Das Urteil „Metall auf Metall“ ist ein Grundsatzurteil im Konflikt des grundgesetzlich garantierten Rechts auf geistiges Eigentum in Art. 14 Abs. 1 GG einerseits und der Kunstfreiheit nach Art. 5 Abs. 3 Satz 1 GG andererseits. Das Gericht wägt zwischen diesen Grundrechtspositionen ab und gibt dem Interesse anderer Künstler, „ohne finanzielle Risiken oder inhaltliche Beschränkungen in einen Schaffensprozess im künstlerischen Dialog mit vorhandenen Werken treten zu können“, in dem konkreten Fall den Vorrang. Im Ergebnis ist dem Urteil zuzustimmen. Das Gericht kommt nach Abwägung der widerstreitenden Interessen zutreffend zu dem Ergebnis, dass ein Verbot der Übernahme von Original-Musiksequenzen mit der Kunstfreiheit nicht vereinbar ist, wenn dadurch praktisch eine ganze Musikrichtung beeinträchtigt wird. Im Urheberrechtsgesetz wird der Kunstfreiheit durch das Recht auf „freie Benutzung“ nach § 24 Abs. 1 UrhG Rechnung getragen.
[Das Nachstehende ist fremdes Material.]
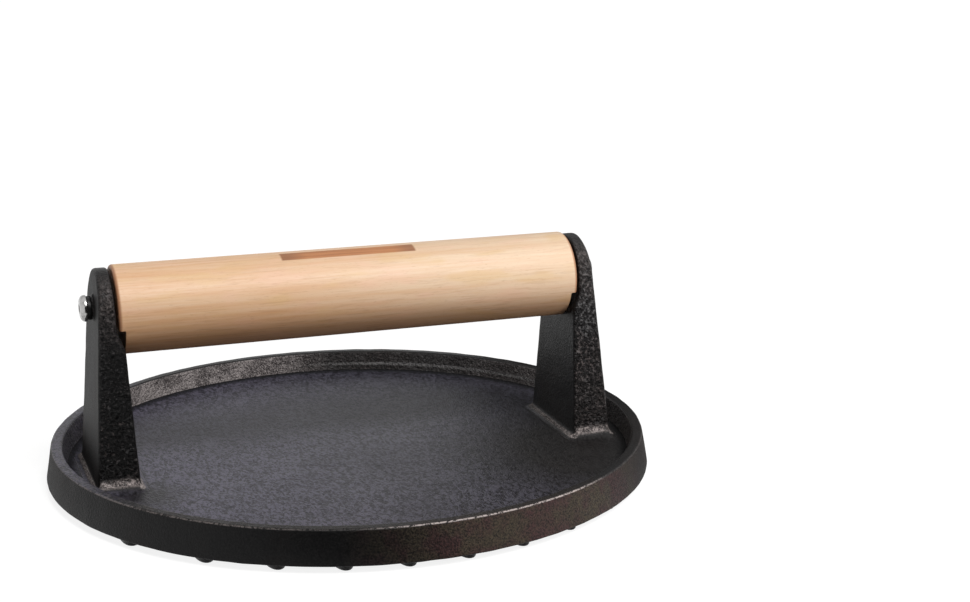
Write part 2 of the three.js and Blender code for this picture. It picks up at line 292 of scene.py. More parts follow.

In der Praxis ist es oftmals schwierig, die Grenze einer zulässigen Übernahme von Teilen eines Originalwerkes zu ziehen und von einer unzulässigen Bearbeitung, die nach § 23 UrhG der Zustimmung des Urhebers bedarf, abzugrenzen. Wichtig für die Zulässigkeit einer Übernahme ist, dass es Teil einer geistigen oder künstlerischen Auseinandersetzung sein muss und in jedem Fall ein neues urheberrechtlich geschütztes Werk geschaffen wird.

Fazit:

Das BVerfG hat zwar die Kunstfreiheit beim Sampling gestärkt, aber keinen „Freibrief“ für die Benutzung von Ausschnitten aus fremden Musikwerken erteilt. Und trotz Richterspruch aus Karlsruhe ist das letzte Wort noch lange nicht gesprochen.